Begin Given information

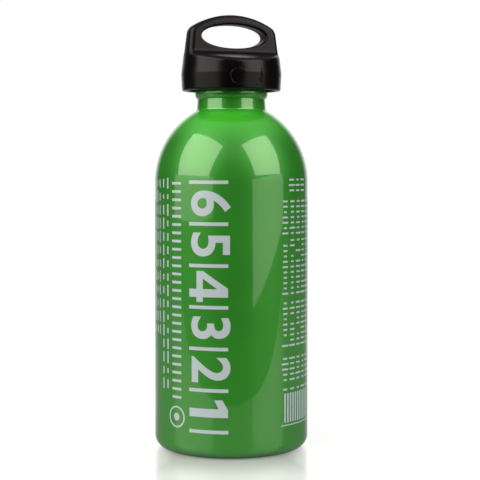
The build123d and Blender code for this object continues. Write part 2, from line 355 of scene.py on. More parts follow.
def finish_of(paint, colours, *others):
    """The material that this function paints and that has its name, made on its first use."""
    made = bpy.data.materials.get(paint.__name__)
    if made is None:
        made = bpy.data.materials.new(paint.__name__)
        made.use_nodes = True
        made.node_tree.nodes.clear()
        put(made.node_tree, "ShaderNodeOutputMaterial", {"Surface": paint(made.node_tree, colours, *others)})
    return made


def green_lacquer(tree, colours):
    """Gloss over flaked green, which is worn off at the foot and the rim; the brighter band below the neck is a
    painted highlight.
    """
    place = object_place(tree)
    x, y, z = split(place)
    radius = (x * x + y * y).math("SQRT")
    flake = noise(place, 2600.0, 1.0, 0.6)
    thick = ramp(noise(place, 26.0, 3.0, 0.55), 0.35, 0.68)
    flecked = (thick * 0.6).math("ADD", flake * 0.35, clamp=True)
    green = blend(flecked, shade(colours.lacquer), shade(colours.lacquer_shade))
    # Painted highlight: a brighter green band on the shoulder just below the neck, standing in for the top light.
    painted_highlight_below_neck = ramp(z, 143.0 * MM, 158.0 * MM) * ramp(z, 161.5 * MM, 158.5 * MM)
    green = blend(painted_highlight_below_neck, green, shade(colours.lacquer_painted_highlight))
    grain = noise(place, 900.0, 4.0, 0.7)
    foot = ramp(z, 1.1 * MM, 0.15 * MM) * ramp(radius, 28.3 * MM, 28.8 * MM) * ramp(radius, 33.2 * MM, 31.4 * MM)
    rim = ramp(z, 171.2 * MM, 171.5 * MM)
    bare = (foot * ramp(grain, 0.42, 0.56)).math("MAXIMUM", rim * ramp(grain, 0.3, 0.5))
    peel = bump(noise(place, 420.0, 2.0, 0.4), 0.1, 0.02 * MM)
    waves = bump(noise(place, 60.0, 1.0, 0.3), 0.12, 0.12 * MM, peel)
    inputs = {
        "Base Color": blend(bare, green, shade(colours.aluminium)),
        "Metallic": bare * 0.6 + 0.35,
        "Roughness": flake * 0.08 + 0.36,
        "Normal": bump(flake, 0.25, 0.01 * MM, waves),
        "Coat Weight": 1.0,
        "Coat Roughness": 0.035,
        "Coat IOR": 1.6,
        "Coat Normal": waves,
    }
    return wire(tree, "ShaderNodeBsdfPrincipled", inputs)


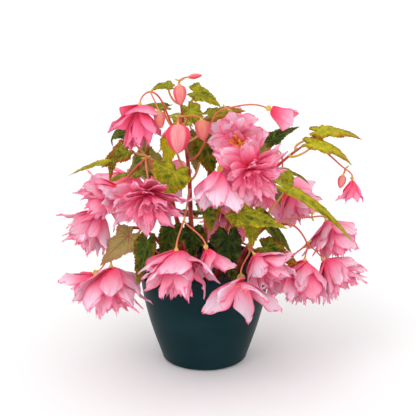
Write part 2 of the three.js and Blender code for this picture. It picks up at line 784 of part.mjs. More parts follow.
// The blade's triangles run between the midrib and the two edges, which meet it at the stalk and the tip.
function bladeSolid(blade) {
  const { points, place } = pointList();
  const root = place(0, bladePoint(blade, 0, 0));
  const { middle, left, right } = bladeRows(blade, LEAF_EDGE, LEAF_MIDRIB, place);
  const rows = [left, right, middle].map((row) => [root, ...row]);
  const surface = [...zip(rows[2], rows[0]), ...zip(rows[1], rows[2])];
  const border = [root, ...right, ...left.slice(0, -1).reverse()].map((point) => point.id);
  const both = sheetFaces(points, surface, border, LEAF.thickness);
  return solidFromFaces(both.points, both.faces);
}

// A leaf with its stalk, or a shoot of several leaves, where every other blade has its broad side turned.
function leafSolid(leaf, turned) {
  const blades = (leaf.blades ?? [leaf]).map(({ at, aim, face, size, droop }, i) => ({
    frame: bladeFrame(vec(aim), vec(face)),
    at: vec(at),
    length: size[0],
    half: size[1] / 2,
    bend: droop * DEGREE,
    fold: LEAF.fold,
    cup: LEAF.cup,
    skew: (i + turned) % 2 ? LEAF.skew : -LEAF.skew,
  }));
  const ends = blades.map((blade) => bladePoint(blade, STALK.sunk / blade.length, 0));
  const arrivals = blades.map(({ frame }) => frame.up);
  return fuse([...blades.map(bladeSolid), ...stalkSolids(leaf, ends, arrivals, STALK.leafRadius)]);
}

// ---------------------------------------------------------------- flowers

// Draws between -1 and 1 that come out the same on every run.
function dice(seed) {
  let state = seed * 7919 + 104729;
  return () => {
    state = (Math.imul(state, 1664525) + 1013904223) >>> 0;
    return state / 2 ** 31 - 1;
  };
}

// A flower's own directions: out from its axis at a turn, and a mix of that and the axis at an angle.
function flowerFrame(face) {
  const axis = unit(face);
  const level = Math.abs(axis.z) > 0.9 ? new THREE.Vector3(0, -1, 0) : new THREE.Vector3(0, 0, 1);
  const { up, side } = bladeFrame(axis, level);
  const outward = (turn) => up.clone().multiplyScalar(Math.cos(turn)).addScaledVector(side, Math.sin(turn));
  const lean = (angle, out) => {
    return axis.clone().multiplyScalar(Math.cos(angle)).addScaledVector(out, Math.sin(angle));
  };
  return { axis, outward, lean };
}

// The petals of a layer stand round the core with a small seeded unevenness, and between each petal and
// the next is a valley, from where on they part. The layer's surface is open in the middle, at the core.
function layerSurface({ at, length, open, curl }, frame, layer, depth, draw) {
  const { axis, outward, lean } = frame;
  const heart = vec(at).addScaledVector(axis, depth * LAYER_STEP);
  const step = (2 * Math.PI) / layer.count;
  const mean = open * layer.open * DEGREE;
  const bend = curl * layer.curl * DEGREE;
  const start = layer.start ?? (depth % 2) / 2;

  const { points, place } = pointList();
  const made = counting(layer.count).map((k) => {
    const turn = (k + start) * step;
    const out = outward(turn + UNEVEN.turn * step * draw());
    const angle = mean + UNEVEN.open * DEGREE * draw();
    const reach = length * layer.length * (1 + UNEVEN.length * draw());
    const room = ROOM * reach * Math.sin(mean + 0.4 * bend) * Math.tan(step / 2); // where it is broadest
    const petal = {
      frame: bladeFrame(lean(angle, out), lean(angle - Math.PI / 2, out)),
      at: heart,
      length: reach,
      half: Math.min((reach * layer.width) / 2, room / (1 + PETAL.cup * Math.tan(step / 2))),
      bend,
      fold: 0,
      cup: PETAL.cup,
      skew: 0,
    };
    const inner = PETAL.core / (reach * Math.sin(angle));
    const ring = { ...place(inner, bladePoint(petal, inner, 0)), turn };
    const away = lean(mean, outward(turn + step / 2));
    const valley = place(inner, heart.clone().addScaledVector(away, PETAL.valley / Math.sin(mean)));
    return { ring, valley, rows: bladeRows(petal, layer.shape.edge, layer.shape.midrib, place) };
  });
  const surface = [];
  const border = [];
  made.forEach(({ ring, valley, rows }, k) => {
    const before = made.at(k - 1);
    const midrib = [ring, ...rows.middle];
    surface.push(...zip(midrib, [before.valley, ...rows.left]), ...zip([valley, ...rows.right], midrib));
    surface.push([before.ring.id, ring.id, before.valley.id]);
    const rim = [valley, ...rows.right, ...rows.left.slice(0, -1).reverse()];
    border.unshift(...rim.map((point) => point.id));
  });
  return { points, surface, border, ring: made.map((petal) => petal.ring) };
}

// An open flower is one closed body: the faces of its layers, the core that joins one layer to the next,
// and behind the petals a spindle, which is the seed vessel or the end of the stalk.
function bloomSolid(flower, seed) {
  const draw = dice(seed);
  const frame = flowerFrame(flower.face);
  const points = [];
  const faces = [];
  const shift = (ring, by) => ring.map(({ id, turn }) => ({ id: id + by, s: turn }));
  const closed = (ring) => [...ring, { id: ring[0].id, s: ring[0].s + 2 * Math.PI }];

  const [back, width] = VESSEL[flower.kind].map((share) => share * flower.length);
  const apex = points.push(vec(flower.at).addScaledVector(frame.axis, -back)) - 1;
  const { count } = LAYERS[flower.kind][0];
  let lower = counting(count).map((k) => {
    const turn = (k / count) * 2 * Math.PI;
    const spot = vec(flower.at).addScaledVector(frame.axis, -0.5 * back);
    return { id: points.push(spot.addScaledVector(frame.outward(turn), width)) - 1, s: turn };
  });
  closed(lower).slice(1).forEach(({ id }, k) => faces.push([lower[k].id, id, apex]));

  LAYERS[flower.kind].forEach((layer, depth) => {
    const sheet = layerSurface(flower, frame, layer, depth, draw);
    const both = sheetFaces(sheet.points, sheet.surface, sheet.border, PETAL.thickness);
    const first = points.length;
    points.push(...both.points);
    faces.push(...both.faces.map((face) => face.map((id) => id + first)));
    faces.push(...zip(closed(shift(sheet.ring, first + sheet.points.length)), closed(lower)));
    lower = shift(sheet.ring, first);
  });
  for (let k = 1; k < lower.length - 1; k += 1) faces.push([lower[0].id, lower[k + 1].id, lower[k].id]);
  return solidFromFaces(points, faces);
}

// A bud is two petals that lie face to face: a flattened drop, which is wider when it is about to open.
function budSolid({ at, face, length, open }) {
  const half = BUD.width * length * (1 + open / 100);
  const profile = BUD.profile.map(([r, y]) => new THREE.Vector2(r * half, y * length));
  const geometry = new THREE.LatheGeometry(profile, BUD.segments);
  const turned = new THREE.Quaternion().setFromUnitVectors(new THREE.Vector3(0, 1, 0), unit(face));
  geometry.scale(1, 1, BUD.flatness);
  geometry.applyQuaternion(turned);
  geometry.translate(...at);
  return solidOf(geometry);
}

// Where a flower's stalk ends: a little way inside its seed vessel or bud.
function stalkEnd({ kind, at, face, length }) {
  const inside = kind === 'bud' ? 1 : 1 - VESSEL[kind][0] * length;
  return vec(at).addScaledVector(unit(face), inside);
}

function spraySolid(spray, seed) {
  const ends = spray.flowers.map(stalkEnd);
  const arrivals = spray.flowers.map(({ face }) => unit(face));
  const made = spray.flowers.map((flower, i) => {
    return flower.kind === 'bud' ? budSolid(flower) : bloomSolid(flower, seed * 10 + i);
  });
  return fuse([...made, ...stalkSolids(spray, ends, arrivals, STALK.flowerRadius)]);
}

// ---------------------------------------------------------------- the potted plant

const DARK_LEAVES = [
  'leaf_curled', 'leaf_right_dark', 'leaf_front_dark', 'leaf_front_low', 'leaf_left_dark',
];

const group = new THREE.Group();

function add(name, solid, color, roughness) {
  const material = new THREE.MeshStandardMaterial({ color, roughness, metalness: 0, flatShading: true });
  const mesh = new THREE.Mesh(geometryOf(solid), material);
  mesh.name = name;
  group.add(mesh);
}

add('pot', potSolid(), COLOUR.pot, 0.5);
add('soil', soilSolid(Object.values(STEMS).map((stem) => stemSolid(stem, GAP))), COLOUR.soil, 1);
Object.entries(STEMS).forEach(([name, stem]) => add(name, stemSolid(stem), COLOUR.stem, 0.5));
Object.entries(LEAVES).forEach(([name, leaf], i) => {
  const color = DARK_LEAVES.includes(name) ? COLOUR.darkLeaf : COLOUR.leaf;
  add(name, leafSolid(leaf, i % 2), color, 0.55);
});
Object.entries(SPRAYS).forEach(([name, spray], i) => {
  add(name, spraySolid(spray, i + 1), COLOUR.flower, 0.6);
});

export default group;
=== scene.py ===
import json
import math
from collections import namedtuple

import bpy
import numpy as np
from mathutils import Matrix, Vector

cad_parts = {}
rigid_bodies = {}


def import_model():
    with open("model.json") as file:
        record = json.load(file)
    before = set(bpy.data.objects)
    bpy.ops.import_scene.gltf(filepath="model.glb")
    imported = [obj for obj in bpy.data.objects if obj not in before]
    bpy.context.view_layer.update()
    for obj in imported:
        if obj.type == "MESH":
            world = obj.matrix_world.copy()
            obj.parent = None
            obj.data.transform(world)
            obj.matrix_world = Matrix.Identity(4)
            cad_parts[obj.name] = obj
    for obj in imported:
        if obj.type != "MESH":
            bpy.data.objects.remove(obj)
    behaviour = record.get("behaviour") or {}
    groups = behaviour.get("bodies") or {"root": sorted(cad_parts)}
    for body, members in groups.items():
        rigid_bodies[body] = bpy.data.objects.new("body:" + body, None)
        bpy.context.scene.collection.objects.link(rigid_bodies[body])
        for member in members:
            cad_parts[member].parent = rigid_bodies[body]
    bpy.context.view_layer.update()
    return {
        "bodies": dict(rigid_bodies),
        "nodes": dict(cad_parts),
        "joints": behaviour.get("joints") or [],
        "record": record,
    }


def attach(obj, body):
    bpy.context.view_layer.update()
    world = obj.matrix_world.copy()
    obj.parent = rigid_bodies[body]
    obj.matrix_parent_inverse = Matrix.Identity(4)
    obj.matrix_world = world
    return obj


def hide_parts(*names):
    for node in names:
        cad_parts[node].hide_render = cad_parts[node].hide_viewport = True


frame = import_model()

MM = 0.001
CIRCLE = 2 * math.pi

# ---------------------------------------------------------------- driving dimensions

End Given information

Problem to solve: In the listing above, locate the line containing "add('pot', potSolid(), COLOUR.pot, 0.5);" and the line containing "for node in", then transcribe both and every line between them verbatim.

Exercise output:
add('pot', potSolid(), COLOUR.pot, 0.5);
add('soil', soilSolid(Object.values(STEMS).map((stem) => stemSolid(stem, GAP))), COLOUR.soil, 1);
Object.entries(STEMS).forEach(([name, stem]) => add(name, stemSolid(stem), COLOUR.stem, 0.5));
Object.entries(LEAVES).forEach(([name, leaf], i) => {
  const color = DARK_LEAVES.includes(name) ? COLOUR.darkLeaf : COLOUR.leaf;
  add(name, leafSolid(leaf, i % 2), color, 0.55);
});
Object.entries(SPRAYS).forEach(([name, spray], i) => {
  add(name, spraySolid(spray, i + 1), COLOUR.flower, 0.6);
});

export default group;
=== scene.py ===
import json
import math
from collections import namedtuple

import bpy
import numpy as np
from mathutils import Matrix, Vector

cad_parts = {}
rigid_bodies = {}


def import_model():
    with open("model.json") as file:
        record = json.load(file)
    before = set(bpy.data.objects)
    bpy.ops.import_scene.gltf(filepath="model.glb")
    imported = [obj for obj in bpy.data.objects if obj not in before]
    bpy.context.view_layer.update()
    for obj in imported:
        if obj.type == "MESH":
            world = obj.matrix_world.copy()
            obj.parent = None
            obj.data.transform(world)
            obj.matrix_world = Matrix.Identity(4)
            cad_parts[obj.name] = obj
    for obj in imported:
        if obj.type != "MESH":
            bpy.data.objects.remove(obj)
    behaviour = record.get("behaviour") or {}
    groups = behaviour.get("bodies") or {"root": sorted(cad_parts)}
    for body, members in groups.items():
        rigid_bodies[body] = bpy.data.objects.new("body:" + body, None)
        bpy.context.scene.collection.objects.link(rigid_bodies[body])
        for member in members:
            cad_parts[member].parent = rigid_bodies[body]
    bpy.context.view_layer.update()
    return {
        "bodies": dict(rigid_bodies),
        "nodes": dict(cad_parts),
        "joints": behaviour.get("joints") or [],
        "record": record,
    }


def attach(obj, body):
    bpy.context.view_layer.update()
    world = obj.matrix_world.copy()
    obj.parent = rigid_bodies[body]
    obj.matrix_parent_inverse = Matrix.Identity(4)
    obj.matrix_world = world
    return obj


def hide_parts(*names):
    for node in names:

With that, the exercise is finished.